Thermal vs. RGB: Why Visual-Spectrum Models Alone Are Insufficient


Models trained only on RGB imagery degrade in darkness, smoke, and adverse weather. Thermal-native perception changes the operational equation entirely.

The vast majority of commercial vision AI models are trained on RGB imagery — visible-spectrum photographs captured under controlled lighting conditions. These models can achieve impressive accuracy on benchmark datasets. They also fail predictably in the field.

The gap between benchmark accuracy and field reliability is driven by a fundamental sensor limitation: RGB cameras capture reflected light. When light conditions degrade — darkness, fog, smoke, dust, glare, rain — the sensor input degrades proportionally, and model performance collapses.

Where RGB Models Fail

Nighttime Operations Security, defense, and infrastructure monitoring are 24/7 requirements. RGB models trained on daylight imagery experience dramatic accuracy drops after sunset. Low-light amplification introduces noise that further degrades detection confidence.

Obscurant Conditions Smoke, dust, fog, and precipitation scatter visible light, reducing contrast and resolution. For industrial monitoring in foundries, mines, or construction sites, these conditions are not exceptional — they are baseline operational reality.

Active Illumination Risks Using visible-spectrum illumination (floodlights, IR illuminators) to compensate for darkness creates operational signatures that compromise concealment in defense scenarios and increase energy consumption in remote deployments.

The Thermal Advantage

Thermal imaging sensors (LWIR, MWIR) detect radiated heat rather than reflected light.
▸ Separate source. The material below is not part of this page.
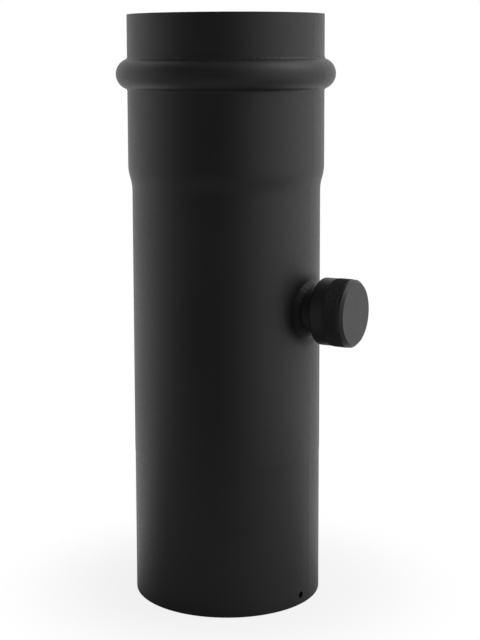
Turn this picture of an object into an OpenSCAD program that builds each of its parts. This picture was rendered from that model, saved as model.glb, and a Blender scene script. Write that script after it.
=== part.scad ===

This means they operate independently of ambient illumination, penetrate common obscurants, and detect objects by their thermal signature regardless of visual camouflage or concealment.

For mission-critical perception, thermal-native models are not an enhancement — they are the primary sensing modality. RGB can supplement thermal for classification refinement, but it cannot replace it as the foundation of reliable detection.

Engineering for Multi-Modal Perception

The practical path forward is multi-spectral fusion: thermal as the primary detection layer, RGB as a secondary classification and context layer. This architecture delivers detection reliability in all conditions while retaining the detail needed for object identification when visible-spectrum data is available.

Organizations deploying perception systems in operational environments must evaluate their sensor strategy against the worst-case conditions they will encounter — not the best case.